Llevamos semanas, meses, contemplando y alimentando el circo, creando un debate con cada salida de tono de Trump. Teniendo en cuenta que el espectáculo en España tampoco ha sido corto, uno se pregunta si la farsa no está durando demasiado. Artistas, políticos y famosos manifestando sus preferencias en las redes sociales, periodistas convirtiendo en realidad una broma de mal gusto y pirotecnia, mucha pirotecnia, para anestesiarnos. Detrás del escenario puedo imaginarme a los que de verdad escriben este guion, élites financieras y empresarios, frotándose las manos. Porque son ellos, en definitiva, quienes cambian las marionetas cada cierto tiempo, para que la pieza parezca diferente.
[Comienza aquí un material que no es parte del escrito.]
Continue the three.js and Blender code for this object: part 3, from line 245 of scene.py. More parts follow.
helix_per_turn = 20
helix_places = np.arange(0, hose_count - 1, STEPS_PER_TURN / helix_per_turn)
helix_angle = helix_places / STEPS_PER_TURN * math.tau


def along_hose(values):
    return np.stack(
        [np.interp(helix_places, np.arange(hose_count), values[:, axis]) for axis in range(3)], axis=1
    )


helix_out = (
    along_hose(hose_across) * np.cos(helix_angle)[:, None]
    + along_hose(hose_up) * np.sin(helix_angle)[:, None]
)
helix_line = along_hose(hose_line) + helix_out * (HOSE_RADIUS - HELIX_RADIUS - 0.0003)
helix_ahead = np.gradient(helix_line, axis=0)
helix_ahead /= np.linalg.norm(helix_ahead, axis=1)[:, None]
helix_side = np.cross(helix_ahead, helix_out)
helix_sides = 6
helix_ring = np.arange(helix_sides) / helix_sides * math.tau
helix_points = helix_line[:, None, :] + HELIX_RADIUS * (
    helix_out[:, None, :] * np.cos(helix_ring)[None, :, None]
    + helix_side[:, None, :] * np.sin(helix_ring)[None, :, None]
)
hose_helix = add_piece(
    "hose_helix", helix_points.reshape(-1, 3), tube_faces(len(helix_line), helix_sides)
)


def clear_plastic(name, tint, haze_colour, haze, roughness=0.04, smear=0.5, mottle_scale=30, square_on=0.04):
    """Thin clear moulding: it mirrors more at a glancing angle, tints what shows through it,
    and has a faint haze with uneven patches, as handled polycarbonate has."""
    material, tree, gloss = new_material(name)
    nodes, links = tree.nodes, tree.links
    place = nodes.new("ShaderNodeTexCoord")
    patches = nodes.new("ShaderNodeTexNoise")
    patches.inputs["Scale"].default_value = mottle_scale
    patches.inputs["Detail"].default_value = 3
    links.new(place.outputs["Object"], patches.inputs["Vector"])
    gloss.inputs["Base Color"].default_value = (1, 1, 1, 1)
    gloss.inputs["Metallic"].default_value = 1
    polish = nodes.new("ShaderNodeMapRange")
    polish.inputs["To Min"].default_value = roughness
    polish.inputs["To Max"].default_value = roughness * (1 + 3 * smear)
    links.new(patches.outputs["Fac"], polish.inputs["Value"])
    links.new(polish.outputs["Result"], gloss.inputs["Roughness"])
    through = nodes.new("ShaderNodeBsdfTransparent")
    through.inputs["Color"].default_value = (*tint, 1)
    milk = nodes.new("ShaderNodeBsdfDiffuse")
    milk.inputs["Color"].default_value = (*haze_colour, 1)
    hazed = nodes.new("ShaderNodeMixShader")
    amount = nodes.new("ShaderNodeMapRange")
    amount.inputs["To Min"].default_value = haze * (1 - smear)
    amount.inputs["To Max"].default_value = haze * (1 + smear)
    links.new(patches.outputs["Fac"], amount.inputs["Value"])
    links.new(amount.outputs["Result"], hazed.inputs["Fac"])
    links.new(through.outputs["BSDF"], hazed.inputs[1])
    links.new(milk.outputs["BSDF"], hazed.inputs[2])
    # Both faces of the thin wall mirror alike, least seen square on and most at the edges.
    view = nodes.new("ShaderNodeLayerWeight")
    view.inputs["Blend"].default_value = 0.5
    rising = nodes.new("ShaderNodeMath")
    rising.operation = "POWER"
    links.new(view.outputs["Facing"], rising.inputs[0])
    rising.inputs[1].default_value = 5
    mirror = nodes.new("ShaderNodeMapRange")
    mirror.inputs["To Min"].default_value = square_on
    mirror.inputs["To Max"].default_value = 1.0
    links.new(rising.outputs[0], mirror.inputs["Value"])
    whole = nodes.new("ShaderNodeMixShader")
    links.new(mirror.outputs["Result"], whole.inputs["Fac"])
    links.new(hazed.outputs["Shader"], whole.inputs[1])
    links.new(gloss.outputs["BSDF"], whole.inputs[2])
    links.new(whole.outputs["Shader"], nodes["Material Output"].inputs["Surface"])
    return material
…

Los que han depositado en Trump su confianza acabarán decepcionados; los que no lo soportan, no tienen tanto que temer, porque el sistema lo reconducirá hacia el cercado, lo domesticará, y la obra continuará igualmente como manda el guion.

¿Recuerdan la llegada de Obama a la Casa Blanca? «Inesperado», «sorprendente», anunciaban los medios. El primer presidente negro del país. Un político carismático, de personalidad arrolladora, capaz de encender la esperanza de medio mundo con sólo sonreír. Difícil olvidar sus intervenciones, repletas de sueños y promesas, desde la reforma migratoria al cierre de Guantánamo —Yes we can—. Pero si permitieron que Obama llegara al poder, si lo eligieron, fue porque los que escriben esta obra consideraron que el cambio de protagonista era necesario. Ahora que se hace balance, se cuentan a su espalda algunos logros fundamentales —los que le han permitido—, muchas promesas sin cumplir —improvisaciones que no le han consentido porque se alejaban demasiado del guion—, y un público cada vez más dividido, con ganas de nuevos alicientes.
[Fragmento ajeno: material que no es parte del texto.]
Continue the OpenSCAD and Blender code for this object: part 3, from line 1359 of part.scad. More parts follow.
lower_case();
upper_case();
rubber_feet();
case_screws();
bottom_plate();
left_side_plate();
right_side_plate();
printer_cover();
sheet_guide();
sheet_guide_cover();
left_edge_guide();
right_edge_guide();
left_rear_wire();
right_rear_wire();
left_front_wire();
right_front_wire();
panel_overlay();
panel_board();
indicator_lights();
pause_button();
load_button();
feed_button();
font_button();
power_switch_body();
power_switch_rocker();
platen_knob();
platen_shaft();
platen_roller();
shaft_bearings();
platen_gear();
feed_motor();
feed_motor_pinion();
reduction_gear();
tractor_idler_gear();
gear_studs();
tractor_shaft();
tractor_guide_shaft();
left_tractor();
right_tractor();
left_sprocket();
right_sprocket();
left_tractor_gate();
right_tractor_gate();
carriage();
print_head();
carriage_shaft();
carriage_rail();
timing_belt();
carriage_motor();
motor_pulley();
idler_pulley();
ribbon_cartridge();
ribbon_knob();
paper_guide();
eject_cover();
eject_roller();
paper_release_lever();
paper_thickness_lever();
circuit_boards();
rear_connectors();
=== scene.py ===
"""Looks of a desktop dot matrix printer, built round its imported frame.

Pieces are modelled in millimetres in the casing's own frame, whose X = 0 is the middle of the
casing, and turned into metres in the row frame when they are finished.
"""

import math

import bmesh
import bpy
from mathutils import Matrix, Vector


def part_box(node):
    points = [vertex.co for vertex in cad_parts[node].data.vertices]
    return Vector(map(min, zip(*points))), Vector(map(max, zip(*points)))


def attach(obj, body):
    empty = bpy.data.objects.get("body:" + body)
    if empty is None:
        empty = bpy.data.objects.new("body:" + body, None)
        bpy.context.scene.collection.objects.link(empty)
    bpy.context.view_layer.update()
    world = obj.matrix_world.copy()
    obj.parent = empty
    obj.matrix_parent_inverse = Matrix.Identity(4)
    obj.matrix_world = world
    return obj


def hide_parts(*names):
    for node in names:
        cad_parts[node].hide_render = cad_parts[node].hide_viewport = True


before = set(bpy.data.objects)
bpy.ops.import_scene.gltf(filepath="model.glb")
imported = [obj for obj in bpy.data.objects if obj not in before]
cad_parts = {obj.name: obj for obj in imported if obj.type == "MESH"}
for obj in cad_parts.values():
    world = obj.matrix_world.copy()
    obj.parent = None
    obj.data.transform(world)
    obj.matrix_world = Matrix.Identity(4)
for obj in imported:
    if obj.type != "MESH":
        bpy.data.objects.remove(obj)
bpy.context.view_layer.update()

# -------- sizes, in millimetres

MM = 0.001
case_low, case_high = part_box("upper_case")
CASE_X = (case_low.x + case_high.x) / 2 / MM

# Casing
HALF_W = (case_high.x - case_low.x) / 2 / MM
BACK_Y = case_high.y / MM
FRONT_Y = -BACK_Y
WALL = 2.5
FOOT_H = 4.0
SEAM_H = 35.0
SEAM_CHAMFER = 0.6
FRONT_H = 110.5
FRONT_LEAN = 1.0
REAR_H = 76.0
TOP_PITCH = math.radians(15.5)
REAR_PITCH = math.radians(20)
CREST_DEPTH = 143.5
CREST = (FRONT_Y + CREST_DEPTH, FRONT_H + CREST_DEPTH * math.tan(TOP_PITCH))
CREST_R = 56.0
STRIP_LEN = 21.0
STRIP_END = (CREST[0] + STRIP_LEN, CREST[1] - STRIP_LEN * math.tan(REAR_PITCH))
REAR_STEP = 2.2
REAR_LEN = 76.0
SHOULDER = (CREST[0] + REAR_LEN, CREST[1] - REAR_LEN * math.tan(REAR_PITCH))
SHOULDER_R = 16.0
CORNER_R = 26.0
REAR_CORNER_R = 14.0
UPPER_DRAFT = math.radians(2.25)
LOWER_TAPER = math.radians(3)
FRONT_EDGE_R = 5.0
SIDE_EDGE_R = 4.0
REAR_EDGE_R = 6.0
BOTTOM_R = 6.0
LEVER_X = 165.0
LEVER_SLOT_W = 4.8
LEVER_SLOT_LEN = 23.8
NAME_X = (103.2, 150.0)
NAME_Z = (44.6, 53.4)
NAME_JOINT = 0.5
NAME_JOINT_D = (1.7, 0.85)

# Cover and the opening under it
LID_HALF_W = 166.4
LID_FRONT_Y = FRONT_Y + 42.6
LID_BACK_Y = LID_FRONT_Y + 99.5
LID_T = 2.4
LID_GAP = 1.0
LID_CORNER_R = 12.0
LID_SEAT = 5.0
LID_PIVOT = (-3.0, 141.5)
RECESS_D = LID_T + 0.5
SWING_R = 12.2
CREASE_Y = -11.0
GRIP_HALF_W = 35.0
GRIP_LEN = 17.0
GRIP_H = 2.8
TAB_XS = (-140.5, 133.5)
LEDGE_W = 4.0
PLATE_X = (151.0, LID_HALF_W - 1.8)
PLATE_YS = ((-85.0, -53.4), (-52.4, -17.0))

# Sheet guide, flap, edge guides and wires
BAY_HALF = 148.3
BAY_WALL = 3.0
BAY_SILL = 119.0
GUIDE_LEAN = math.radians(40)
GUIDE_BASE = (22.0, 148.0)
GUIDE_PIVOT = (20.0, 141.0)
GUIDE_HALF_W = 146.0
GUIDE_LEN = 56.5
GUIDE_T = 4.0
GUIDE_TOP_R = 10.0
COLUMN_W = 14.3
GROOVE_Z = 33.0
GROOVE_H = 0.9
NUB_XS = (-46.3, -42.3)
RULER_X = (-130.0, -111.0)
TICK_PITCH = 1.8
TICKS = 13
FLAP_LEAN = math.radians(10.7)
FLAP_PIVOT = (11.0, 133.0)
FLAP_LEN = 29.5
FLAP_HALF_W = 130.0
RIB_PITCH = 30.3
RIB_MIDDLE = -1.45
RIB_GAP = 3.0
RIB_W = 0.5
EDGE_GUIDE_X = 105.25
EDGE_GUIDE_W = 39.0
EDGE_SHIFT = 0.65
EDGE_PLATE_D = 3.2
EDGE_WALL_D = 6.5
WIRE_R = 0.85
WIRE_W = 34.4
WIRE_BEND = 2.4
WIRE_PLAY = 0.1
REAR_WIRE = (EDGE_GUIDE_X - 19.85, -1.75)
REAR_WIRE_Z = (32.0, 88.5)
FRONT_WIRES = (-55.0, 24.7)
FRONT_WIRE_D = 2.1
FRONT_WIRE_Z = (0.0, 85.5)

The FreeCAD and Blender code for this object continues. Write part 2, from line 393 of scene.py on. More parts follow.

Es descorazonador pensar que las masas buscan, desesperadas, una alternativa extrema, radical, con tal de sentir que su voz sigue contando en los países democráticos. Los que realmente se están beneficiando de este sistema no dejan de ser una minoría —rica y poderosa, pero minoría—, y están apostando a un juego muy arriesgado. Cada vez hay más electores que son conscientes de la inutilidad de su voto, y eso, en democracia, es terriblemente peligroso. Los ciudadanos están empezando a comprender que la obra no modificará su argumento, voten lo que voten, y que sólo aspiran a elegir la máscara —seria, amable o grotesca— con la que el actor pronunciará el discurso. Se avecinan tormentas.